If you ping testsql then it might first try LLMNR if if nothing respondes, which can take quite a while, then it would continue to apply the domain names. You could try to disable LLMNR by creating a new file named /etc/systemd/resolved.conf.d/disable-llmnr.conf with the following contents

[Resolve]
LLMNR=no

This is systemd’s misfeature of offering LLMNR responses on standard DNS port 53, which dig is using. Note dig does not by default append search domain from /etc/resolv.conf. You would have to use dig +search testsql. But as Villy already identified, systemd-resolved does not even send testsql name to DNS servers, because it tries only multicast resolution on names without dot instead. LLMNR=no or ResolveUnicastSingleLabel=yes in resolved.conf should allow it.

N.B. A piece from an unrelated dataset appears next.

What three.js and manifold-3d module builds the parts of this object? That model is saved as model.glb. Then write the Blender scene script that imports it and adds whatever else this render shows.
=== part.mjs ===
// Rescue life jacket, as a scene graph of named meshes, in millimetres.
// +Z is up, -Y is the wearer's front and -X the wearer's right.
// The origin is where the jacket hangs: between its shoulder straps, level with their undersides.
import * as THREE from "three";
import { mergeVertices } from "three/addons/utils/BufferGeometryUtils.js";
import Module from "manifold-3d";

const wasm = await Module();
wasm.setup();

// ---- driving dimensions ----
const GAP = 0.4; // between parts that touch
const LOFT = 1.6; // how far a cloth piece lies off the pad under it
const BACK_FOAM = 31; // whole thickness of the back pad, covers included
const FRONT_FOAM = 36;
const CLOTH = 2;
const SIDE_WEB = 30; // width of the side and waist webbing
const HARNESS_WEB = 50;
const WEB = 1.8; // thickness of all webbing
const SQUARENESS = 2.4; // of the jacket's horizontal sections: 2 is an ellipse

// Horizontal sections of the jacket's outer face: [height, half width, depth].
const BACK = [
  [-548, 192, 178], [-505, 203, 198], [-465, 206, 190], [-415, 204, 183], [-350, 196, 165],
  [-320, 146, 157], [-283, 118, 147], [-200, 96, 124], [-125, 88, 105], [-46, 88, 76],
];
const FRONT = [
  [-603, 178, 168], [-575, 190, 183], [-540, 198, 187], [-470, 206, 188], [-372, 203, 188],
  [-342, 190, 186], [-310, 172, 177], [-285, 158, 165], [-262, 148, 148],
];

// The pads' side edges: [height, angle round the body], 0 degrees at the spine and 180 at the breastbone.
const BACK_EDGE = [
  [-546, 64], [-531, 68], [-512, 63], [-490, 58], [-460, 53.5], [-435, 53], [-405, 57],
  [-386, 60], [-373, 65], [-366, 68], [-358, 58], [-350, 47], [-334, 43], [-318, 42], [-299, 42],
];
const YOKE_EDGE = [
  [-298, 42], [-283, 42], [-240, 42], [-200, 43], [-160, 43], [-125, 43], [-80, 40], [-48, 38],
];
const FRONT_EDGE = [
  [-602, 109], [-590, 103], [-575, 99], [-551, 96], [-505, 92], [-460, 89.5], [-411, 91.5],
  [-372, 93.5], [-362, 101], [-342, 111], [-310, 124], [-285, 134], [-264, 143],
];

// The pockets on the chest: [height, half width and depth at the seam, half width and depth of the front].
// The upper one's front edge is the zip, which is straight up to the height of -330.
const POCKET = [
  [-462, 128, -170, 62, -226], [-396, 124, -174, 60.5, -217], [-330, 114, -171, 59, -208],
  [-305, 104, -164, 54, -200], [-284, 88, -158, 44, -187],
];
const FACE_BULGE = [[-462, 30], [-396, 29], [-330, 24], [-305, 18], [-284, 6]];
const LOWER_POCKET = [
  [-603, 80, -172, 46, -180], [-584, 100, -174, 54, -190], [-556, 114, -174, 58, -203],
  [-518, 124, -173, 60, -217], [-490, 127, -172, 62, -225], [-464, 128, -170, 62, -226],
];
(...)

If you use Apple devices, you probably want to use mDNS instead of LLMNR (windows usually) anyway.

Use host testsql instead of dig to get domain appended by default. But dig is in general a better tool, just nor appending your domain by default. Use the full name tested instead. Appending domain is done only by the glibc library resolver code or emulated in (some) dns tools, not in dig.

Querying local cache at address 127.0.0.53 is okay and desired, it uses cache on your system to make repeated queries much faster. The problem is with LLMNR implementation and that systemd people consider it working well, although it has confusing behaviour you have seen.

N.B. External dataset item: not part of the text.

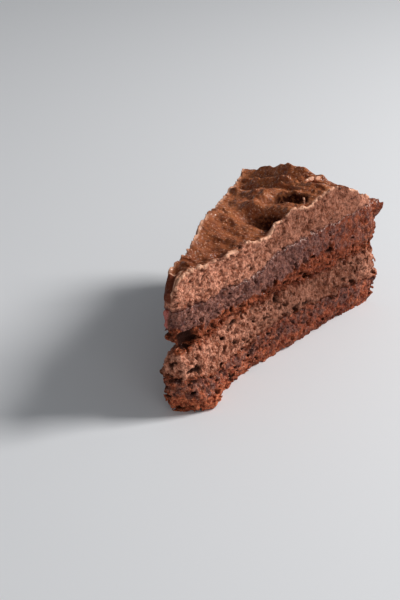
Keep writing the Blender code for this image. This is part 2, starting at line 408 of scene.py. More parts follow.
def food_walls():
    """How far inside the cut faces, the tip and the round outer side each sample lies."""
    right = side_x(1, Y, Z)
    left = side_x(-1, Y, Z)
    slope = math.cos(SLICE_ANGLE / 2)

    def shares(place):
        row = int((place - GRID_LOW[1]) / STEP)
        half = np.where(X > 0, right[:, row : row + 1], left[:, row : row + 1])
        return np.clip(X / half, *WIDTH_SHARES)

    undercut = BASE_UNDERCUT * fade(*BASE_UNDERCUT_TOP, Z) * fade(*BASE_UNDERCUT_START, Y)
    from_cuts = blend_min((right - X) * slope, (X + left) * slope, CUT_BLEND) - undercut
    from_tip = Y - tip_y(shares(TIP_WIDTH_PLACE), Z)
    from_rim = rim_y(shares(RIM_WIDTH_PLACE), Z) - Y
    return blend_min(from_cuts, from_tip, END_BLEND), from_rim


def nearest_crumb(points, cell):
    """How far each point lies from the centre of its own crumb, in crumbs about one cell apart."""
    counts = ((GRID_HIGH - GRID_LOW) / cell).astype(int) + 4
    jitter = RANDOM.random((*counts, 3), dtype=np.float32)
    place = (points - GRID_LOW.astype(np.float32)) / cell + 1
    home = place.astype(np.int32)
    nearest = np.full(len(points), FAR, np.float32)
    for offset in np.ndindex(3, 3, 3):
        index = home + np.array(offset, np.int32) - 1
        centre = index + jitter[index[:, 0], index[:, 1], index[:, 2]]
        nearest = np.minimum(nearest, ((place - centre) ** 2).sum(1))
    return np.sqrt(nearest)


# Pores by zone: how many to a square millimetre, their radii, and how flat they lie
PORES = {
    "lower": ((0.14, 0.42, 0.85, 0.85), (0.008, 0.9, 1.3, 0.7)),
    "filling": ((0.13, 0.42, 0.8, 0.9), (0.006, 0.8, 1.2, 0.8)),
    "crumb": ((0.16, 0.5, 1.0, 0.8), (0.034, 1.0, 1.9, 0.6)),
    "soaked": ((0.08, 0.42, 0.7, 0.85),),
    "topping": ((0.13, 0.4, 0.65, 0.9), (0.003, 0.7, 0.9, 0.9)),
}
PORE_STRETCH = (1.2, 1.25)
# Toward the round outer side the cut is calmer: the share of its pores and grain that is left there
CALM_REAR = (10, 105)
REAR_SHARE = 0.5
# The torn grain stands out and sinks in evenly about the walls: its mean depth before that
MEAN_PITTING = 0.42
# The colour's grain comes back toward the rim by this share, over these distances from the centre, and
# the painted shade toward the rim lifts again there
RIM_SHARE = 0.4
RIM_TORN = (106, 124)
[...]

It would be better if you could forward your internal domain from pfSense to Pi-Hole, having your internal data just once, but from all servers offered the same. Unbound can certainly do that, dnsmasq too. Not sure what is offered by the UI offered. Found dnsmasq advanced options, which in dnsmasq config syntax would look like server=/internal.mydomain.com/172.21.11.11. That sends internal.mydomain.com and all its children names to server 172.21.11.11, so it can work as primary source for your internal domain. If primary server fails, internal zone files completely. Think they call this domain override, which can be different than your normal forwarder or resolver.

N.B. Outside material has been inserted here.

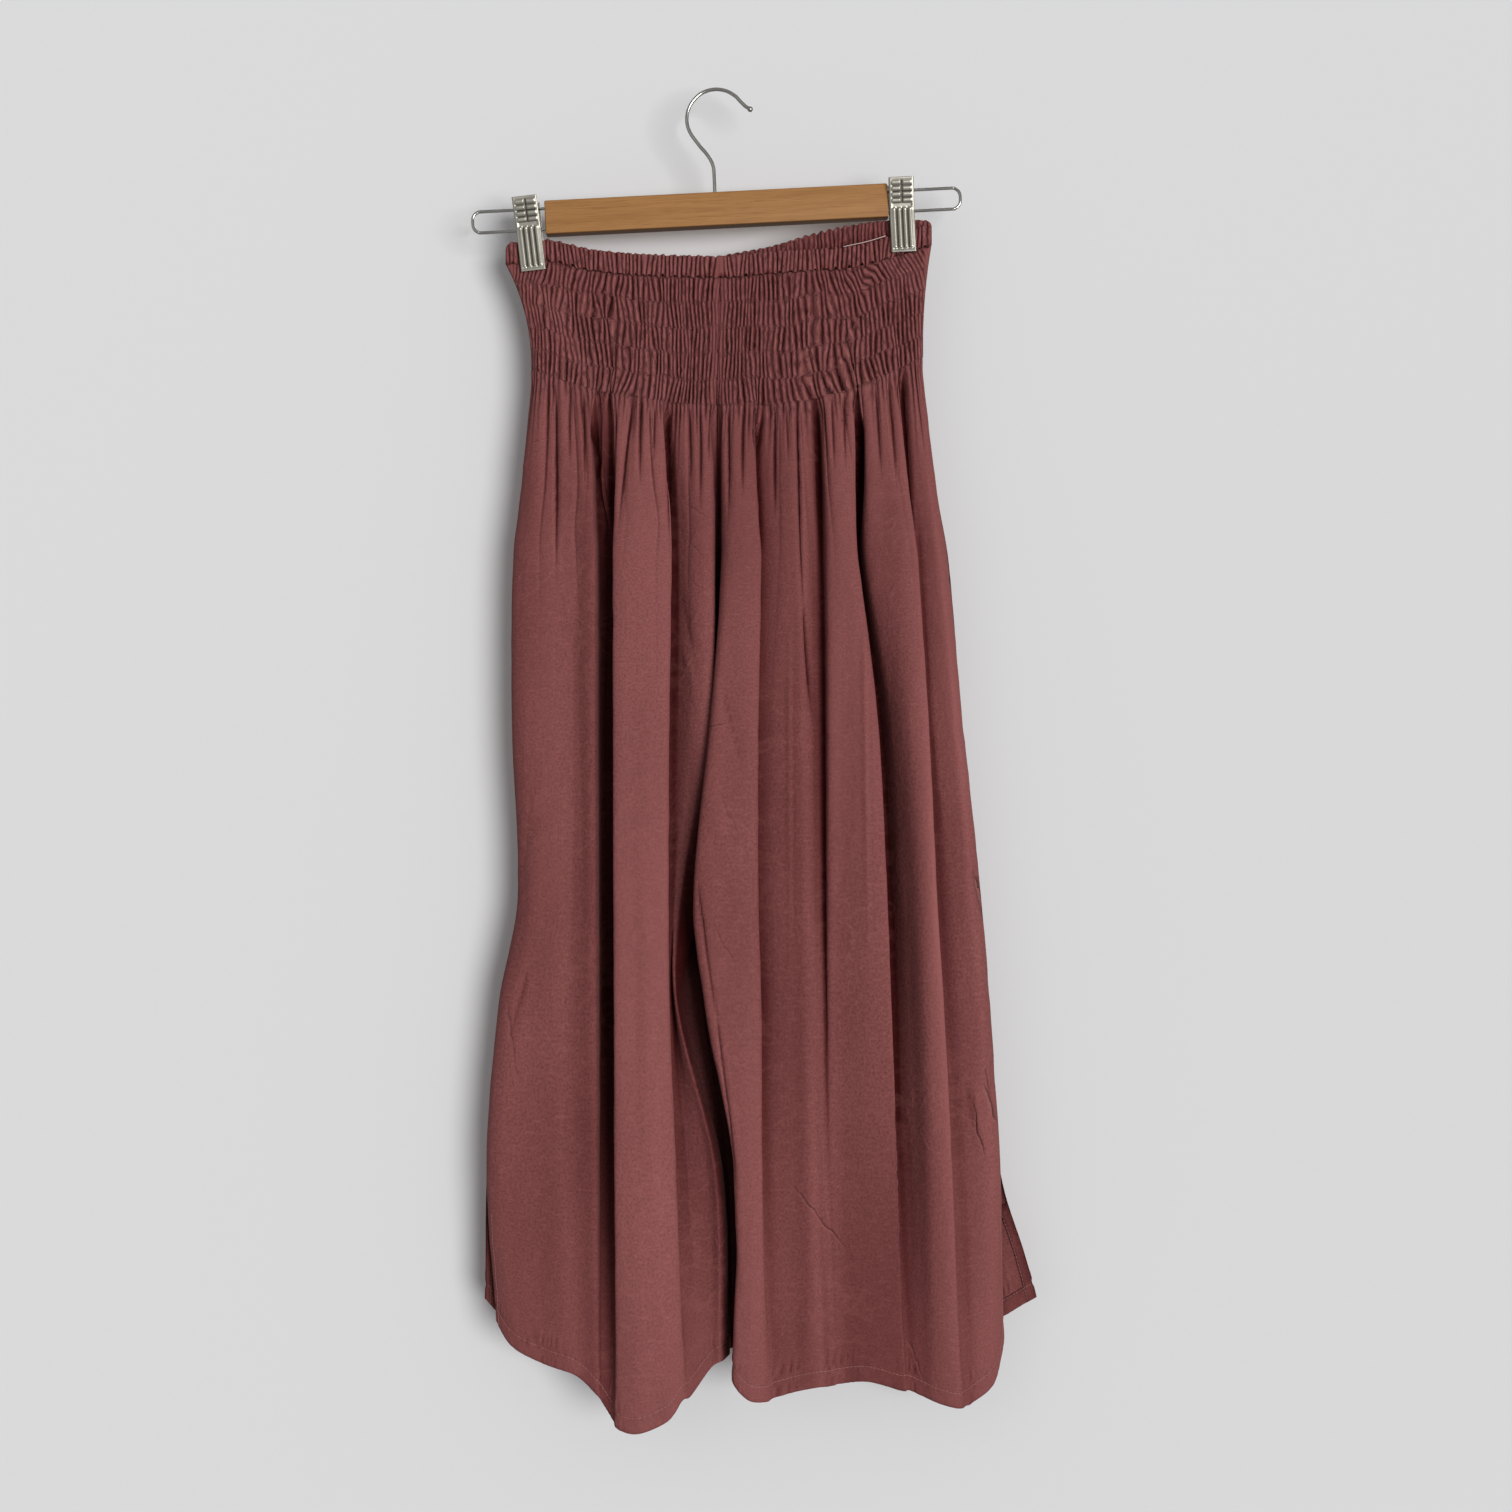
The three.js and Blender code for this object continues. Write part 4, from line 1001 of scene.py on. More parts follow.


# %% Shirring: a thin line of painted shade at each whole count of gathers and at each elastic, dark specks, and painted light on the puffs
def shirring(n, place, fine):
    counted, band, drawn = n.add("SeparateXYZ", Vector=n.marked("shirr")).outputs
    wander = n.remap(n.noise(place, 190, (1, 1, 0.5), 2.0), 0.3, 0.7, -0.16, 0.16)
    counted = n.math("ADD", counted, wander)
    nearest = n.math("ROUND", counted)
    number = n.add("CombineXYZ", X=nearest, Y=n.math("FLOOR", band)).outputs[0]
    chance = n.add("TexWhiteNoise", {"noise_dimensions": "2D"}, Vector=number).outputs["Value"]
    off = n.math("ABSOLUTE", n.math("SUBTRACT", counted, nearest))
    narrow = n.remap(off, 0.02, 0.27, 1, 0)
    valley = n.times(narrow, narrow, n.remap(chance, 0, 1, 0.4, 1))
    # Painted highlight on the crowns of the puffs between the elastic rows.
    crown = n.times(n.remap(off, 0.26, 0.46, 0, 1), n.remap(fine, 0.35, 0.65, 0.3, 1), drawn)
    zigzag = n.times(n.math("SINE", n.times(counted, 2 * math.pi)), 0.05)
    band = n.math("ADD", band, zigzag)
    off_row = n.math("ABSOLUTE", n.math("SUBTRACT", band, n.math("ROUND", band)))
    elastic = n.times(n.remap(off_row, 0.0, 0.06, 1, 0), n.remap(fine, 0.42, 0.62, 0.1, 0.75))
    specks = n.remap(n.noise(place, 260, (1.3, 1, 0.6), 2.0), 0.54, 0.66, 0, 0.5)
    return n.times(n.most(valley, elastic, specks), drawn), crown, drawn


# %% Tucks: a line of painted shade, sharp on one side where the cloth doubles over, and fading on the other
def tuck_lines(n, fine):
    off, strong, _ = n.add("SeparateXYZ", Vector=n.marked("tuck")).outputs
    off = n.math("ADD", off, n.remap(fine, 0.3, 0.7, -0.2, 0.2))
    slope = n.remap(off, 0.0, 2.2, 1, 0)
    return n.times(n.remap(off, -0.6, -0.05, 0, 1), n.times(slope, slope), strong)


# %% Creases: a line of painted shadow, and a painted highlight on the edge beside it
def crease_lines(n, place, crinkle):
    shadows, lights = 0.0, 0.0
    wander = n.remap(crinkle, 0.3, 0.7, -2.2 * MM, 2.2 * MM)
    for x0, z0, x1, z1, width, strength in CREASES:
        length = math.hypot(x1 - x0, z1 - z0) * MM
        run = Vector((x1 - x0, 0, z1 - z0)) * MM / length
        aside = Vector((-run.z, 0, run.x))
        start = Vector((x0, 0, z0)) * MM
        off = n.math("ADD", n.math("SUBTRACT", n.dot(place, aside), start.dot(aside)), wander)
        along = n.math("DIVIDE", n.math("SUBTRACT", n.dot(place, run), start.dot(run)), length)
        lasting = n.times(n.remap(along, 0, 0.25, 0, strength), n.remap(along, 0.75, 1, 1, 0))
        dark = n.times(n.remap(off, -0.4 * MM, 0, 0, 1), n.remap(off, 0, width * MM, 1, 0))
        edge = n.remap(off, -1.6 * width * MM, -0.3 * MM, 0, 1)
        light = n.times(edge, n.remap(off, -0.3 * MM, 0, 1, 0))
        shadows = n.most(n.times(dark, lasting), shadows)
        lights = n.most(n.times(light, lasting), lights)
    in_front = n.math("LESS_THAN", n.add("SeparateXYZ", Vector=place).outputs["Y"], 0.0)
    return n.times(shadows, in_front), n.times(lights, in_front)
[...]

The prolem is more Fedora making it on by default. It should be used only if you are on a network which uses it, and having it enabled on public network can be a security problem. LLMNR is being deprecated by Microsoft on Windows according to https://techcommunity.microsoft.com/blog/networkingblog/aligning-on-mdns-ramping-down-netbios-name-resolution-and-llmnr/3290816 and plan to use mDNS instead. The advantage of mDNS is that you append the .local domain to your lookup to indicate that this name should be resolved by mDNS and no query should be sent to an esternal DNS server.

1 Like

Yes and no. Main problem is not in that LLMNR is enabled by default, but how. Sharing just my opinion.

Problem is it intervenes even with DNS-only tools like those in bind-utils package, which read /etc/resolv.conf and use server(s) specified there, thinking they use DNS protocol only. On Windows programs do not use port 53 (domain) to communicate over localhost AFAIK. They use only API. We have getaddrinfo() API on Linux as well, which could serve LLMNR if desired. On Fedora 40 live ISO, dig NS org will tell you that org does not exist. But dig NS fedoraproject.org gives you addresses list without error. On Fedora 41, this were fixed for selected record types used in DNS only, like DNSKEY, NS or DS. But in default configuration even now, dig org will never try name org. on DNS, because systemd-resolved will stop after appending domain and trying multicast LLMNR search for “org” computer. Problem has arisen because (old) interface to use only DNS were expanded into using additional protocols, which may conflict with DNS responses as in this case.

Yes, mDNS is better because it makes it obvious by having well defined .local domain. It is still sometimes used as internal site-only zone. Avahi’s nss-mdns plugin implements API for mDNS resolution, which does not collide with DNS. LLMNR could be implemented only in similar way, but systemd people made other choices. But yes, protocol independent getaddrinfo() API is old, synchronous and not much flexible. systemd-resolved implements own nss-resolve plugin, which could make LLMNR or mDNS support without breaking DNS. I think used API should determine what protocols are used for name resolution, not only queried name.

Another problem is both LLMNR and mDNS should be ideally enabled only on trusted networks and disabled on public networks with untrusted actors. But then the question is, how to identify network we are on in good enough way, especially user friendly way.

1 Like

I can confirm that using ResolveUnicastSingleLabel=yes now provides my expected behavior:

~$ dig testsql

; <<>> DiG 9.18.35 <<>> testsql
;; global options: +cmd
;; Got answer:
;; ->>HEADER<<- opcode: QUERY, status: NOERROR, id: 4882
;; flags: qr rd ra; QUERY: 1, ANSWER: 1, AUTHORITY: 0, ADDITIONAL: 1

;; OPT PSEUDOSECTION:
; EDNS: version: 0, flags:; udp: 65494
;; QUESTION SECTION:
;testsql.			IN	A

;; ANSWER SECTION:
testsql.		0	IN	A	172.21.100.45

;; Query time: 2 msec
;; SERVER: 127.0.0.53#53(127.0.0.53) (UDP)
;; WHEN: Tue Apr 22 17:03:30 PDT 2025
;; MSG SIZE  rcvd: 52

I also included the LLMNR=no option, but I’m not 100% sure that did anything (it did not resolve the issue on its own, but I’m also not using anything that would/should be using LLMNR anyway).

EDIT: After a little more testing I confirmed that this only works with both LLMNR=no and ResolveUnicastSingleLabel=yes options set.

Thank you all very much for your support.